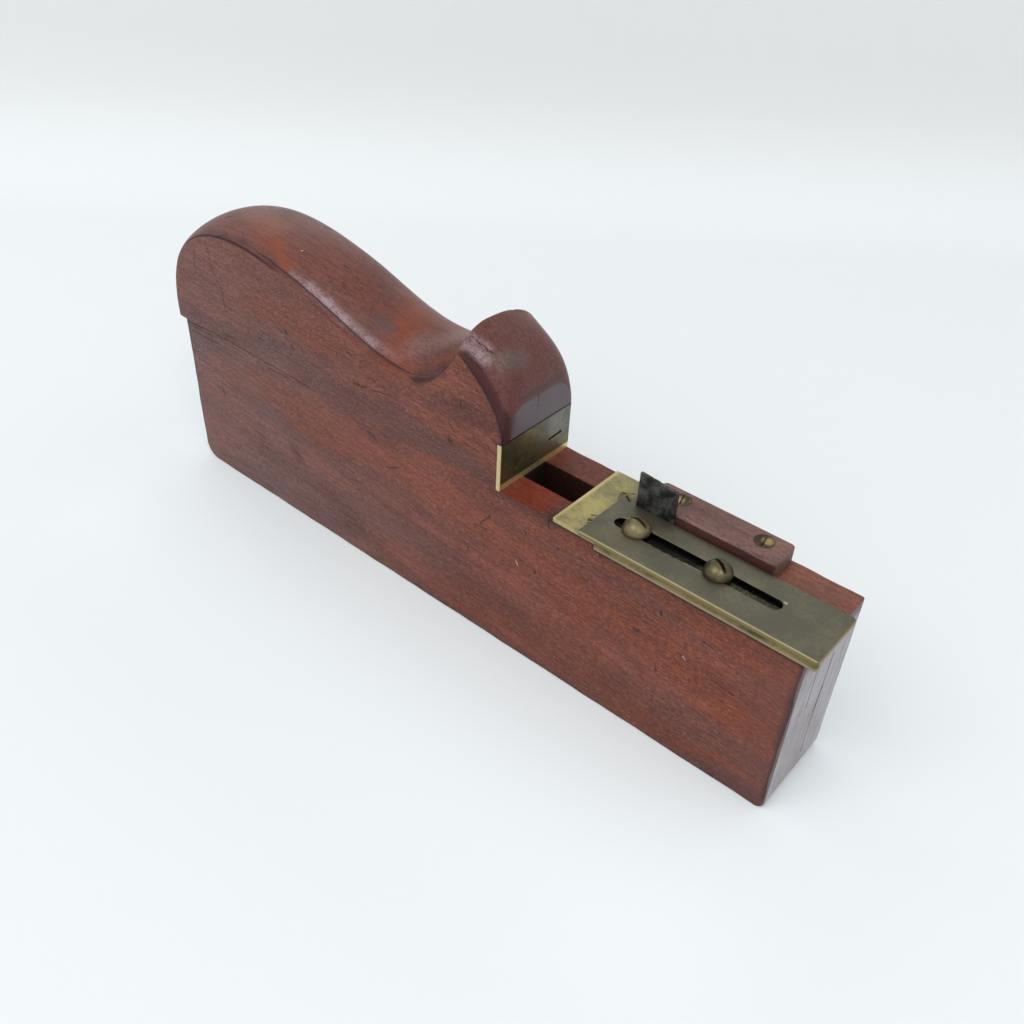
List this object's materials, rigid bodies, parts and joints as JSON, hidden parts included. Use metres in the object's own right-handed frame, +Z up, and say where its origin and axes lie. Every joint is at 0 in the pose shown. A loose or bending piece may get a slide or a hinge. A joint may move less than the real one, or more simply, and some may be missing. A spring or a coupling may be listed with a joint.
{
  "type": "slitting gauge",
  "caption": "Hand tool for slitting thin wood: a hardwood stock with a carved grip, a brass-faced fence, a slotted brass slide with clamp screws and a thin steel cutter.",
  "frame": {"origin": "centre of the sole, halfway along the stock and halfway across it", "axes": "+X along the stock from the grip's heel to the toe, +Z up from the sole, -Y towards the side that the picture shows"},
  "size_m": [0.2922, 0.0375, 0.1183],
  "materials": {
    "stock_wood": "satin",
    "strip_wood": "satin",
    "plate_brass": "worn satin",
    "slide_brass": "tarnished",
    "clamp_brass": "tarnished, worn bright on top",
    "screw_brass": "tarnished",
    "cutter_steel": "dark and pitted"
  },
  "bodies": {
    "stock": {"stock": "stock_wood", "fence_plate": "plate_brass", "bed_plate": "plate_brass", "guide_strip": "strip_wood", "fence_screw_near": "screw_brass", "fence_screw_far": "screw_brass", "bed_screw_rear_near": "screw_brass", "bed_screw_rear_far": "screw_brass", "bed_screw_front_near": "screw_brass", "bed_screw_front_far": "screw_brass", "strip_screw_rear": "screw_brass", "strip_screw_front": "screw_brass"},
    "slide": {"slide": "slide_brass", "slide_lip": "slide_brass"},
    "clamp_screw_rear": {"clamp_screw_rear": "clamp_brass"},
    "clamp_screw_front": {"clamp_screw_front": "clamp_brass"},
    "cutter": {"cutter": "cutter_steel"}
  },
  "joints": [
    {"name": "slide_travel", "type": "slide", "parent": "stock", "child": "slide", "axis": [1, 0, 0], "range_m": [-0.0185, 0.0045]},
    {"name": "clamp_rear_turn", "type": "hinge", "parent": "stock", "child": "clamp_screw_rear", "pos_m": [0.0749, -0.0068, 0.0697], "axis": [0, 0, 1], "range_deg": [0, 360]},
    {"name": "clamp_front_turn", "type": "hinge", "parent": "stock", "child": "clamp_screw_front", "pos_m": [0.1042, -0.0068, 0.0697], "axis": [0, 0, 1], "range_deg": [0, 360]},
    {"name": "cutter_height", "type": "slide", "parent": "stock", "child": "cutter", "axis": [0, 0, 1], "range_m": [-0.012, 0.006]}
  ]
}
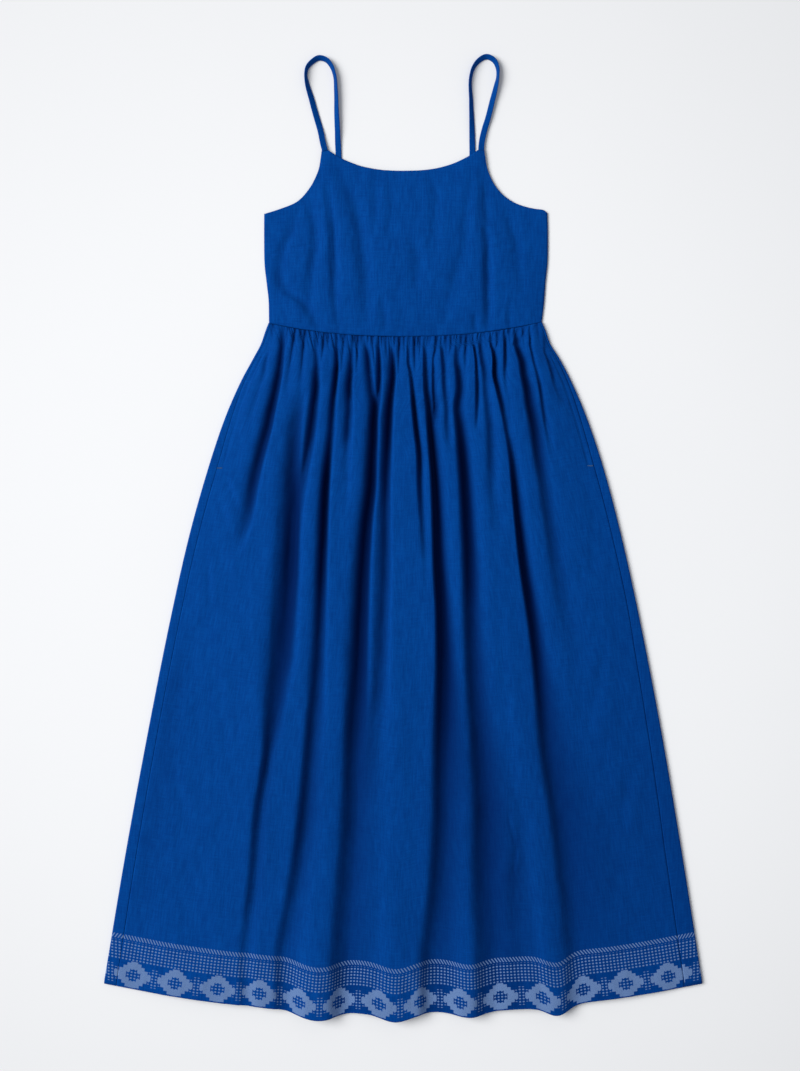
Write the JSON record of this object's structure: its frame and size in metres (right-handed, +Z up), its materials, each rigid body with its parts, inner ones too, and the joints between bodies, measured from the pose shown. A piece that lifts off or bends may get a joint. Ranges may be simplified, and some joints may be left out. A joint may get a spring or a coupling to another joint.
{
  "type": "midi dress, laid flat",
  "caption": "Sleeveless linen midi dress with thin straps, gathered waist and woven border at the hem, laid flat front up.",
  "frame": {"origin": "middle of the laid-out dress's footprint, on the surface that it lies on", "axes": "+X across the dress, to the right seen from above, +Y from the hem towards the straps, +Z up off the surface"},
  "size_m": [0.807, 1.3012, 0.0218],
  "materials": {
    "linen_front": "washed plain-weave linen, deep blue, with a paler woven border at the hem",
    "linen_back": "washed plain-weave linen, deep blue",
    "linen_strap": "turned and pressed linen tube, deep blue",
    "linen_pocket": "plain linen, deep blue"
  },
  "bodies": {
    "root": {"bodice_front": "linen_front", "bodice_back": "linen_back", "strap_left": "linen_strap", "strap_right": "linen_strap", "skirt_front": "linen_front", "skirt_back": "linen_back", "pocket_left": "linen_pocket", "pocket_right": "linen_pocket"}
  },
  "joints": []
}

········

_EXERCISE GOAL_
Write out every record verbatim.

_OUTPUT BELOW_
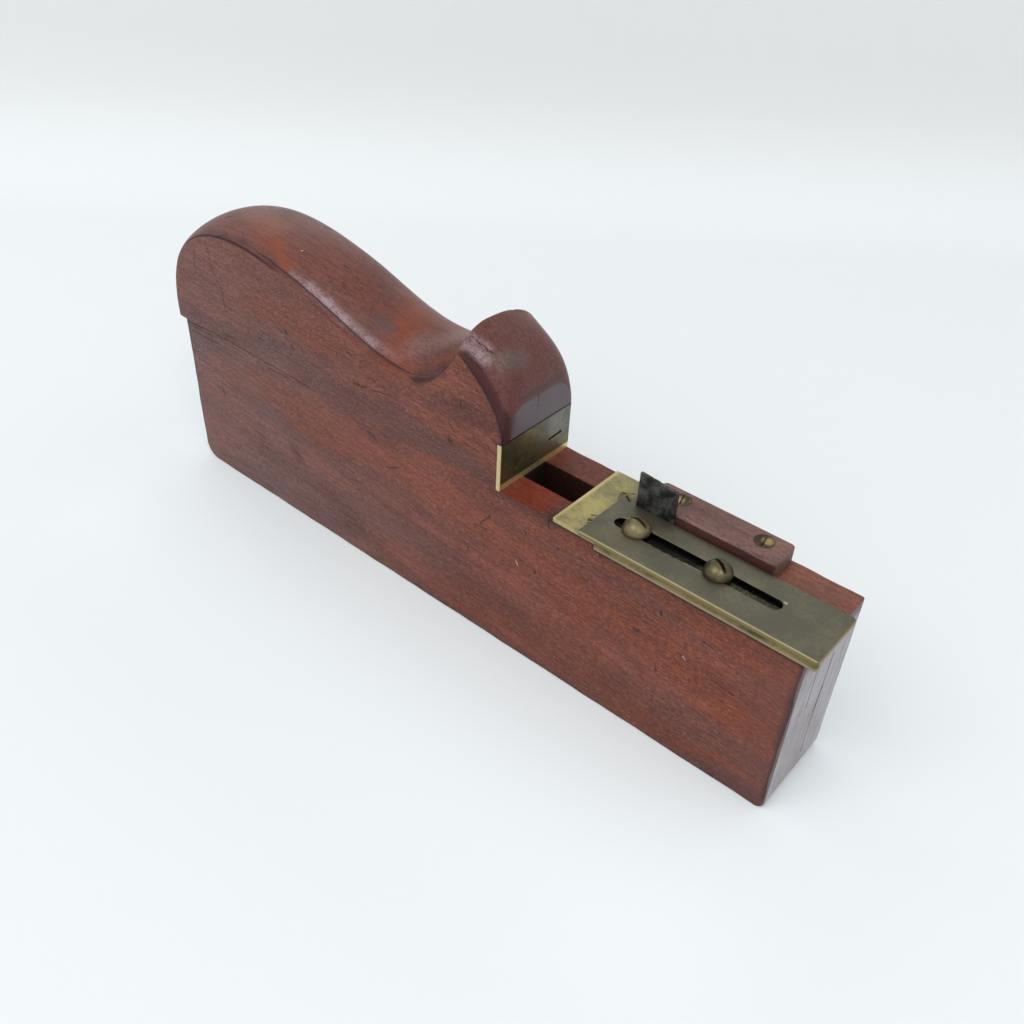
List this object's materials, rigid bodies, parts and joints as JSON, hidden parts included. Use metres in the object's own right-handed frame, +Z up, and say where its origin and axes lie. Every joint is at 0 in the pose shown. A loose or bending piece may get a slide or a hinge. A joint may move less than the real one, or more simply, and some may be missing. A spring or a coupling may be listed with a joint.
{
  "type": "slitting gauge",
  "caption": "Hand tool for slitting thin wood: a hardwood stock with a carved grip, a brass-faced fence, a slotted brass slide with clamp screws and a thin steel cutter.",
  "frame": {"origin": "centre of the sole, halfway along the stock and halfway across it", "axes": "+X along the stock from the grip's heel to the toe, +Z up from the sole, -Y towards the side that the picture shows"},
  "size_m": [0.2922, 0.0375, 0.1183],
  "materials": {
    "stock_wood": "satin",
    "strip_wood": "satin",
    "plate_brass": "worn satin",
    "slide_brass": "tarnished",
    "clamp_brass": "tarnished, worn bright on top",
    "screw_brass": "tarnished",
    "cutter_steel": "dark and pitted"
  },
  "bodies": {
    "stock": {"stock": "stock_wood", "fence_plate": "plate_brass", "bed_plate": "plate_brass", "guide_strip": "strip_wood", "fence_screw_near": "screw_brass", "fence_screw_far": "screw_brass", "bed_screw_rear_near": "screw_brass", "bed_screw_rear_far": "screw_brass", "bed_screw_front_near": "screw_brass", "bed_screw_front_far": "screw_brass", "strip_screw_rear": "screw_brass", "strip_screw_front": "screw_brass"},
    "slide": {"slide": "slide_brass", "slide_lip": "slide_brass"},
    "clamp_screw_rear": {"clamp_screw_rear": "clamp_brass"},
    "clamp_screw_front": {"clamp_screw_front": "clamp_brass"},
    "cutter": {"cutter": "cutter_steel"}
  },
  "joints": [
    {"name": "slide_travel", "type": "slide", "parent": "stock", "child": "slide", "axis": [1, 0, 0], "range_m": [-0.0185, 0.0045]},
    {"name": "clamp_rear_turn", "type": "hinge", "parent": "stock", "child": "clamp_screw_rear", "pos_m": [0.0749, -0.0068, 0.0697], "axis": [0, 0, 1], "range_deg": [0, 360]},
    {"name": "clamp_front_turn", "type": "hinge", "parent": "stock", "child": "clamp_screw_front", "pos_m": [0.1042, -0.0068, 0.0697], "axis": [0, 0, 1], "range_deg": [0, 360]},
    {"name": "cutter_height", "type": "slide", "parent": "stock", "child": "cutter", "axis": [0, 0, 1], "range_m": [-0.012, 0.006]}
  ]
}
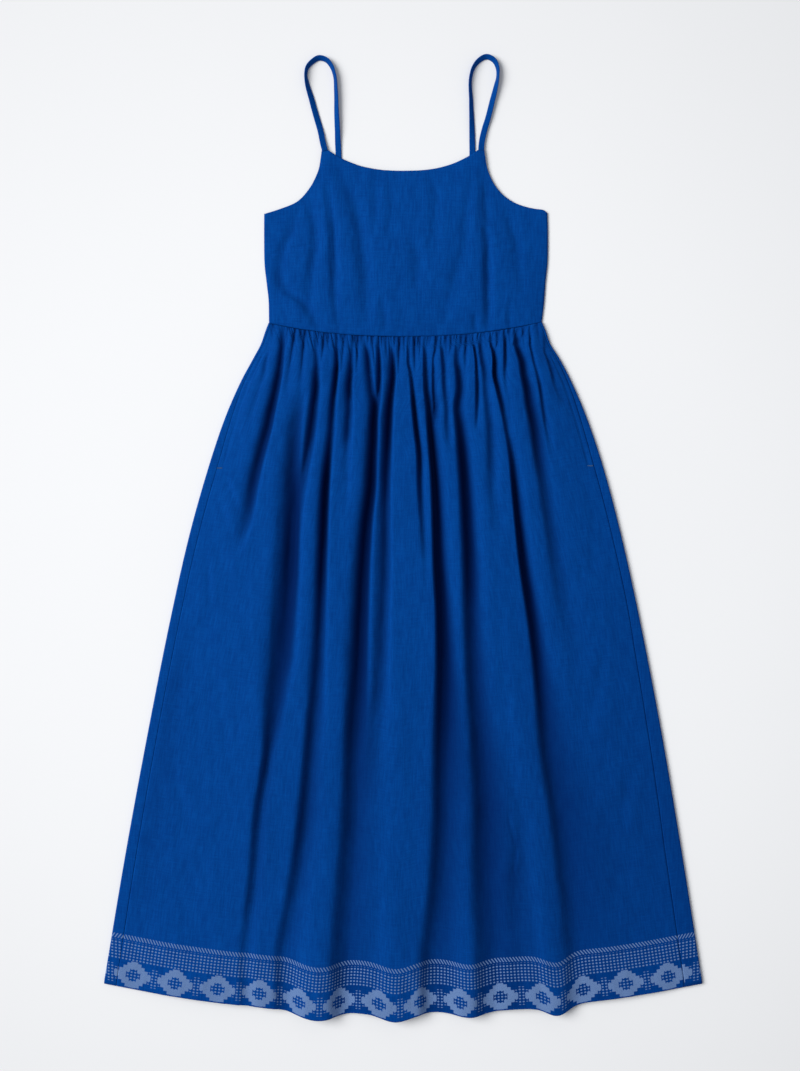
Write the JSON record of this object's structure: its frame and size in metres (right-handed, +Z up), its materials, each rigid body with its parts, inner ones too, and the joints between bodies, measured from the pose shown. A piece that lifts off or bends may get a joint. Ranges may be simplified, and some joints may be left out. A joint may get a spring or a coupling to another joint.
{
  "type": "midi dress, laid flat",
  "caption": "Sleeveless linen midi dress with thin straps, gathered waist and woven border at the hem, laid flat front up.",
  "frame": {"origin": "middle of the laid-out dress's footprint, on the surface that it lies on", "axes": "+X across the dress, to the right seen from above, +Y from the hem towards the straps, +Z up off the surface"},
  "size_m": [0.807, 1.3012, 0.0218],
  "materials": {
    "linen_front": "washed plain-weave linen, deep blue, with a paler woven border at the hem",
    "linen_back": "washed plain-weave linen, deep blue",
    "linen_strap": "turned and pressed linen tube, deep blue",
    "linen_pocket": "plain linen, deep blue"
  },
  "bodies": {
    "root": {"bodice_front": "linen_front", "bodice_back": "linen_back", "strap_left": "linen_strap", "strap_right": "linen_strap", "skirt_front": "linen_front", "skirt_back": "linen_back", "pocket_left": "linen_pocket", "pocket_right": "linen_pocket"}
  },
  "joints": []
}